His strategy was to build 273 homes for the Syrian refugees in the north of their country.

“I wanted the fundraising campaign to be specific and tangible. I suggested that anyone who wanted to contribute must contribute something specific. Either an entire house or a bulk number of heaters for the camp.”

Within a few hours, Khalil was able to raise enough money to build 55 homes and a single contributor agreed to provide heaters to 250 families.

Money was passed through well-known and established charities.

Hamada Hamada, a Palestinian activist in Gaza, told Arab News that genuine contributors were often those with the least.

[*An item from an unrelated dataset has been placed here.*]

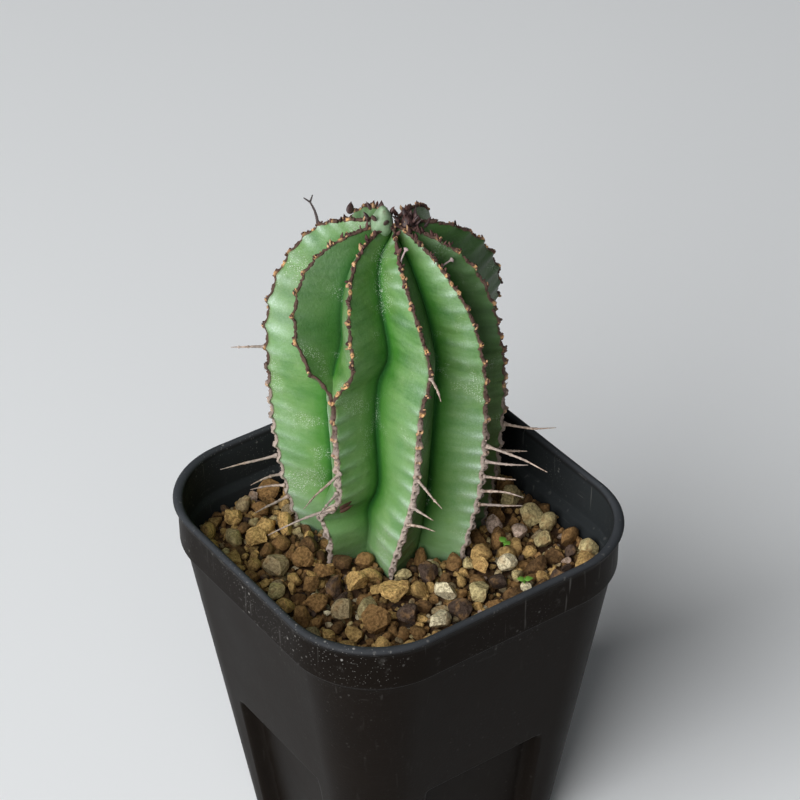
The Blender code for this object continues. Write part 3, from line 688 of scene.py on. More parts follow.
def cork_ribbon(rib, seed):
    """Flat oval section along a crest; its top is raised at scar rims and sunk inside them."""
    line, out, beside, along, level, phase = ridge(rib, CORK_ROWS)
    phase = phase[:, None]
    turn = np.linspace(0, 2 * math.pi, CORK_COLUMNS, endpoint=False)[None, :]
    young = ease(0.42, 0.72, level)[:, None]
    uneven = 0.12 * np.sin(phase * 23 + seed) + 0.16 * np.sin(phase * 9.1 + 2 * seed)
    width = (OLD_CORK_HALF - YOUNG_CORK_LOSS * young) * MM
    width = width * (0.80 + 0.34 * tooth(phase) + uneven * (0.5 + young))
    width = width * np.clip((level[:, None] + 0.05) / 0.05, 0.4, 1)
    side = width * np.cos(turn)
    top = np.clip(np.sin(turn), 0, 1)
    rim, hollow, first = scar(phase, 0.0, side, (0.66 - 0.24 * young) * MM, seed)
    rim_two, hollow_two, second = scar(phase, 0.45, side, (0.44 - 0.14 * young) * MM, seed + 50)
    source = np.random.default_rng(seed)
    rough = lumps(np.stack([phase * 5 + 0 * side, side / MM, 0 * side], -1), source, 16, 2.6)
    rise = 0.40 - 0.14 * young + 0.34 * (rim + rim_two) - 0.48 * (hollow + hollow_two) + 0.16 * rough
    height = np.where(np.sin(turn) > 0, top * rise, 0.45 * np.sin(turn)) * MM
    grid = line[:, None] + beside[:, None] * side[..., None] + out[:, None] * height[..., None]
    made = skin("cork_" + rib, grid, start=line[0] - along[0] * 0.3 * MM,
                end=line[-1] + along[-1] * 0.3 * MM)
    pit = np.clip(hollow + hollow_two, 0, 1) * top
    tan = np.exp(-((1 - tooth(phase)) / 0.22) ** 2) * (first > 0.40) * (0.35 + 0.65 * top)
    paint(made, "pit", pit, 0.0)
    paint(made, "tan", np.maximum(tan, 0.8 * rim_two * (second > 0.8)), 0.0)
    paint(made, "up", level[:, None] + 0 * side, 1.0)
    place_on_root(made, "dry_stalk", crest_cork)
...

“Never expect money to come from the rich. The poor who have endured and suffered are often the first to contribute as much as they can to help the needy. Palestinians who lived in tents as a result of the 1948 Nakba (The Catastrophe) know very well what it means to live in a tent during the cold months and it is no surprise that they were among the first to contribute to this needy project.”

Lina Shkeir, who works with the Hathi Hayati voluntary group in Jordan, told Arab News that she had been working for some time to try and build 200 homes in the north Syrian area.

“We have already raised enough money to build 50 homes in the village of Al-Hayat and our target is to be able to build 200 homes in that village,” Shkeir said, adding that each home cost $2,200.

Contributions initially begun by Khalil reached $3 million.

In addition to covering the cost of 273 homes in the Turki On camp, another 275 in the Wadi Al-Akhdar refugee camp was covered by the added contributions, he said.

The campaign attracted media and other philanthropic attention precisely because grassroots crowdfunding came from Palestinians who were themselves suffering.

A report from US charity World Vision said 6.8 million Syrians were refugees and asylum seekers, and that another 6.7 million people were displaced within Syria.

“This means 13.5 million Syrians in total are forcibly displaced, more than half of the country’s population. Nearly 11.1 million people in Syria need humanitarian assistance,” it said in its most recent report.

Most of the refugees in the north of Syria had been living in the Idlib area before having to leave due to fighting.

The refugee camps in the area closest to Turkey are under the control of the Syrian opposition.